▶ RECORDS PROVIDED:
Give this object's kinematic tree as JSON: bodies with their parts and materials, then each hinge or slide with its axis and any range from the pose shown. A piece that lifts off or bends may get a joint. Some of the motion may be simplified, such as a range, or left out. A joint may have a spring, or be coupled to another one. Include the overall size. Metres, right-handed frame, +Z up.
---
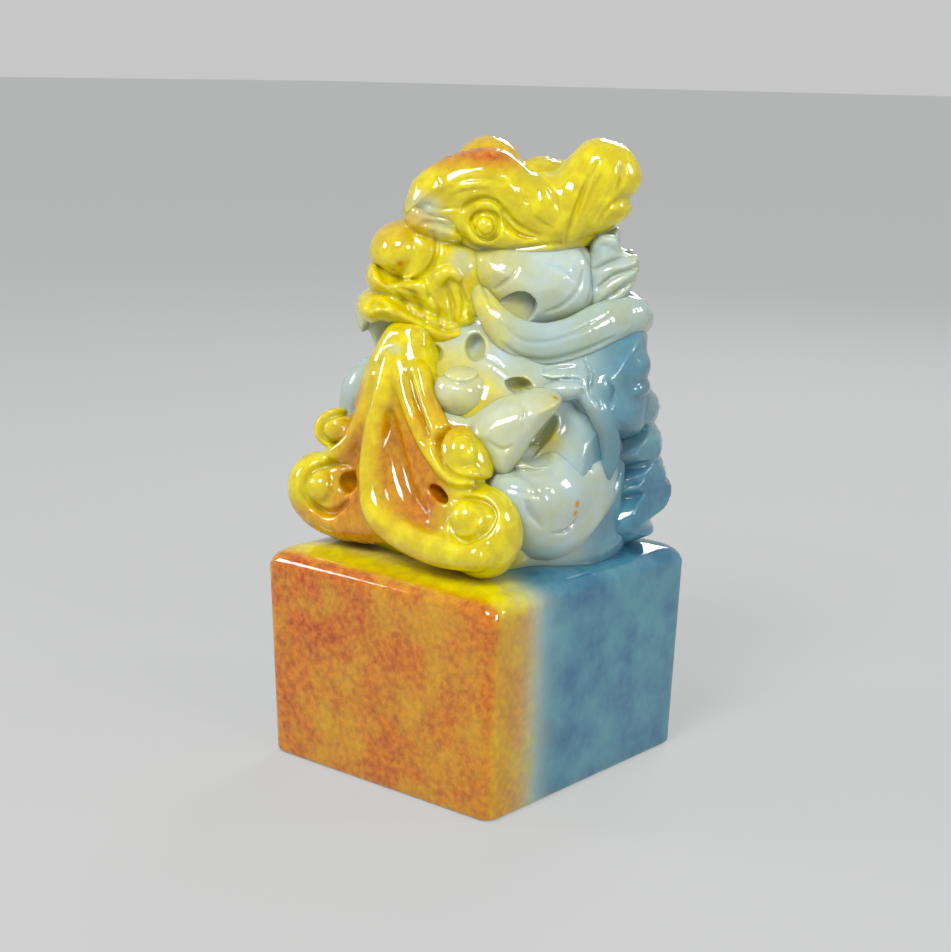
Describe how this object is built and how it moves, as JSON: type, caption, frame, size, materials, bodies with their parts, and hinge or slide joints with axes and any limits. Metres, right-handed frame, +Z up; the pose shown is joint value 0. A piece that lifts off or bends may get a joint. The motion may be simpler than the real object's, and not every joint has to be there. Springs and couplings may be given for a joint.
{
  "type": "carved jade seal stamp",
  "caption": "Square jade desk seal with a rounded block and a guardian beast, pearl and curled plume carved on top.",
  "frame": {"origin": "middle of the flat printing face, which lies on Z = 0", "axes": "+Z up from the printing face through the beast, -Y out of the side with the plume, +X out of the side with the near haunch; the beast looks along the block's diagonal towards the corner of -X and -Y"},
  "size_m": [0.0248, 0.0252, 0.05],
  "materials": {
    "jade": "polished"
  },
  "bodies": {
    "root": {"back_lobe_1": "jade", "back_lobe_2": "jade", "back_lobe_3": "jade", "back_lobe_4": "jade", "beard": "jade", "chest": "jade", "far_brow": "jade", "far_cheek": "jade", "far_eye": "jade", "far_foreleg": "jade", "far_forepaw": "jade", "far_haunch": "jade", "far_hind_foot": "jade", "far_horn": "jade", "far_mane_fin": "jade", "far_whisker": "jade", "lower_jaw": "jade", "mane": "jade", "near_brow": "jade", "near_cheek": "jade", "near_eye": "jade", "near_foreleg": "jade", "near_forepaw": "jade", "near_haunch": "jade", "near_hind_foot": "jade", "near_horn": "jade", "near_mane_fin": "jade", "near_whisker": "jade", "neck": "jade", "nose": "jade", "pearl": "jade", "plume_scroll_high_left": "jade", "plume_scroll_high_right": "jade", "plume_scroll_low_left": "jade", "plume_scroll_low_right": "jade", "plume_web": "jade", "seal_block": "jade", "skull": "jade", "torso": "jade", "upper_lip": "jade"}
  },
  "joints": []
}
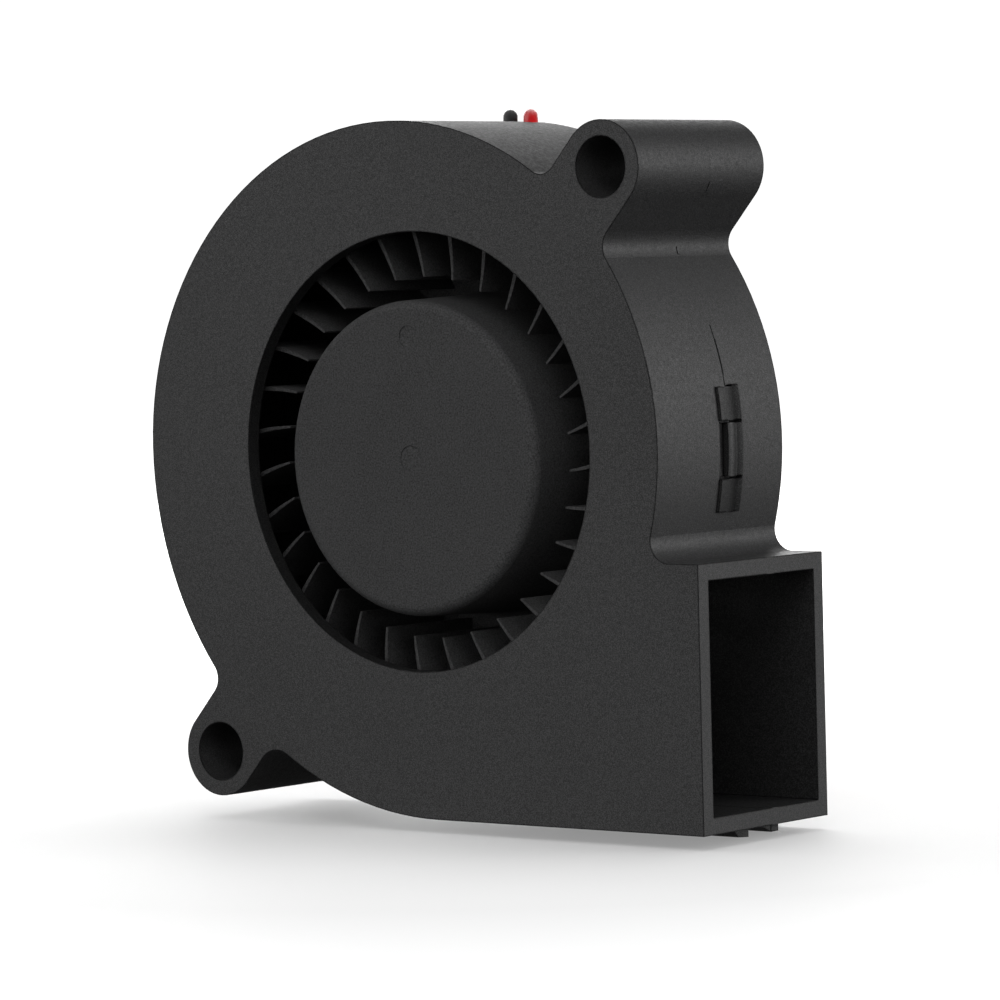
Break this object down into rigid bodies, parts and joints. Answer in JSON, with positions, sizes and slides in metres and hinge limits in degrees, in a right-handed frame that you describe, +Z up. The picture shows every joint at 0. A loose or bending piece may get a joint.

▶ EXERCISE BRIEF: Check each line above for the word "object", and copy the lines where it appears.

▶ SOLUTION:
Give this object's kinematic tree as JSON: bodies with their parts and materials, then each hinge or slide with its axis and any range from the pose shown. A piece that lifts off or bends may get a joint. Some of the motion may be simplified, such as a range, or left out. A joint may have a spring, or be coupled to another one. Include the overall size. Metres, right-handed frame, +Z up.
Describe how this object is built and how it moves, as JSON: type, caption, frame, size, materials, bodies with their parts, and hinge or slide joints with axes and any limits. Metres, right-handed frame, +Z up; the pose shown is joint value 0. A piece that lifts off or bends may get a joint. The motion may be simpler than the real object's, and not every joint has to be there. Springs and couplings may be given for a joint.
Break this object down into rigid bodies, parts and joints. Answer in JSON, with positions, sizes and slides in metres and hinge limits in degrees, in a right-handed frame that you describe, +Z up. The picture shows every joint at 0. A loose or bending piece may get a joint.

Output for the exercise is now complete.